Workplace Gender Equality Agency Bankwest Curtin Economics Centre




Workplace Gender Equality

Gender Equity Insights Series 2021: Making It a Priority

Gender Equity Insights Series 2021: Making It a Priority

The BCEC|WGEA Gender Equity Insights series, now in its sixth year, has been producing research insights that are designed to support Australia’s journey towards gender equality in pay, employment and leadership. Based on the Workplace Gender Equality Agency data collection covering nearly 4.4 million employees, these reports have served to highlight the positive changes that have been made in Australian workplaces in moving towards improved gender equality outcomes.

Over the past six years, the Gender Equity Insights series have shown what works when it comes to creating more gender equitable workplaces across Australia’s business community. But importantly, the research insights produced in the report series have also shone a spotlight on those areas where progress has been slower to come by, or where challenges still remain to achieve genuine change.

Gender Equity Insights 2021: Making it a Priority identifies the top performers, who have consistently taken steps to improve gender  equality outcomes over the last seven years. It examines why some companies are better than others in delivering improved gender equity outcomes and the factors that drive success through consistency of policies, practices and accountability. It also takes a look at the progress made in narrowing the gender pay gap and estimates just how long it may take for the pay gap to fully close and offers practical solutions to speeding things up. And lastly it considers the representation of women on Boards and test whether or not Board targets work.

This new evidence base is an important step towards not only consistently delivering more gender equitable workplaces, but making sure we don’t go backwards.

Key Insights

  • Consistent gender equality good practice lowers gender pay gaps
    Organisations that implement a comprehensive suite of gender equality policy and practice measures and do this consistently over time have lower gender pay gaps.
  • Mining, utilities and finance outperform health care and education in good practice
    Finance and insurance, utilities and mining companies are most likely to follow the best gender equality practices, with mining increasing by 8.4 percentage points over the last five years. Organisations in the education and training, health care and social assistance sectors rank lowest on average in terms of a consistent approach to gender equality in the workplace and have shown the least improvement over the last five years.

  • Gender pay gap will likely take another quarter of a century to be eliminated
    The full-time total remuneration gender pay gap has fallen from 24.7 per cent to 20.1 per cent over the last seven years.
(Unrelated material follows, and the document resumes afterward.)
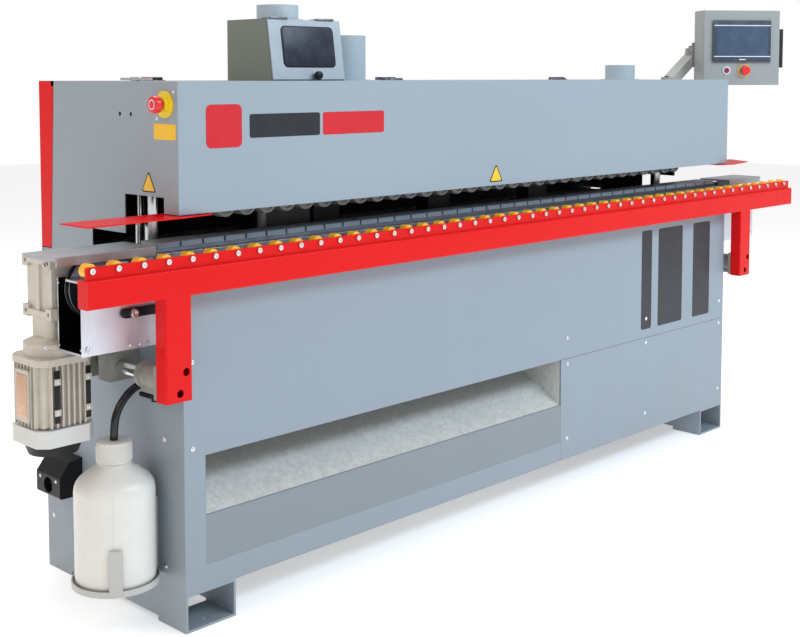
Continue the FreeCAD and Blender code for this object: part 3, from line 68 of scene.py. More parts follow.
# Colours, linear
WHITE = (1.0, 1.0, 1.0, 1.0)
GREY = (0.306, 0.360, 0.406)
# Painted shade: the cabinet's grey is about 9% darker than the hood's, for the light falling off lower down the
# machine
CABINET_SHADED_GREY = (0.280, 0.330, 0.376)
RED = (0.74, 0.003, 0.003)
RED_WORN = (0.55, 0.02, 0.015)
CAST = (0.60, 0.56, 0.48)
DUST = (0.42, 0.42, 0.42)
HAZE = (0.5, 0.5, 0.52)
SHADE = (0.016, 0.017, 0.019)
LOW_DARK_TONE = (0.30, 0.28, 0.25)

FLOOR_REACH = 14.0
PRINT_THICKNESS = 0.0004


# ---------------------------------------------------------------- camera, light and floor

def make_camera():
    """Camera at the operator's side, near the infeed end."""
    data = bpy.data.cameras.new("camera")
    camera = bpy.data.objects.new("camera", data)
    bpy.context.scene.collection.objects.link(camera)
    camera.location = (-2.8475, -2.5935, 1.2745)
    camera.rotation_euler = (math.radians(90 - 4.104), 0, math.radians(-45.821))
    data.sensor_width = 36.0
    data.lens = 56.434
    data.shift_y = -0.1898
    bpy.context.scene.camera = camera


def make_light(name, place, target, size, power, tint=(1, 1, 1)):
    """Soft rectangular studio light aimed at a point."""
    data = bpy.data.lights.new(name, "AREA")
    data.shape = "RECTANGLE"
    data.size, data.size_y = size
    data.energy = power
    data.color = tint
    light = bpy.data.objects.new(name, data)
    bpy.context.scene.collection.objects.link(light)
    light.location = place
    light.rotation_euler = (Vector(target) - Vector(place)).to_track_quat("-Z", "Y").to_euler()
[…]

And while the current rate of change is positive, it may take another twenty-six years to eliminate this pay gap.

  • Pay gap audits have slowed and it shows
    The rate of pay gap audit actions has slowed considerably, increasing by only 1.7 percentage points in the latest WGEA reporting data, whereas in previous years it has averaged growth of 3.7 percentage points. Currently, more than half of reporting organisations still do not undertake a regular pay gap analysis.

  • Women remain under-represented on Boards
    There has been substantial progress in the representation of women on governing Boards over time, but women remain under-represented as Board members or Chairs relative to their workforce representation in every single industry except mining.

  • Board targets work but there is little ambition beyond 30 per cent
    Over the last six years, organisations that have set consistent Board targets to increase the share of female Board members do so at twice the pace of those that do not set any targets. These organisations saw the share of women on Boards increase by 7.3 percentage points, lifting the percentage of women from 21.6 per cent to 31.1 per cent between 2015 and 2020. This compares to an increase of only 3.5 percentage points for companies that did not set Board targets.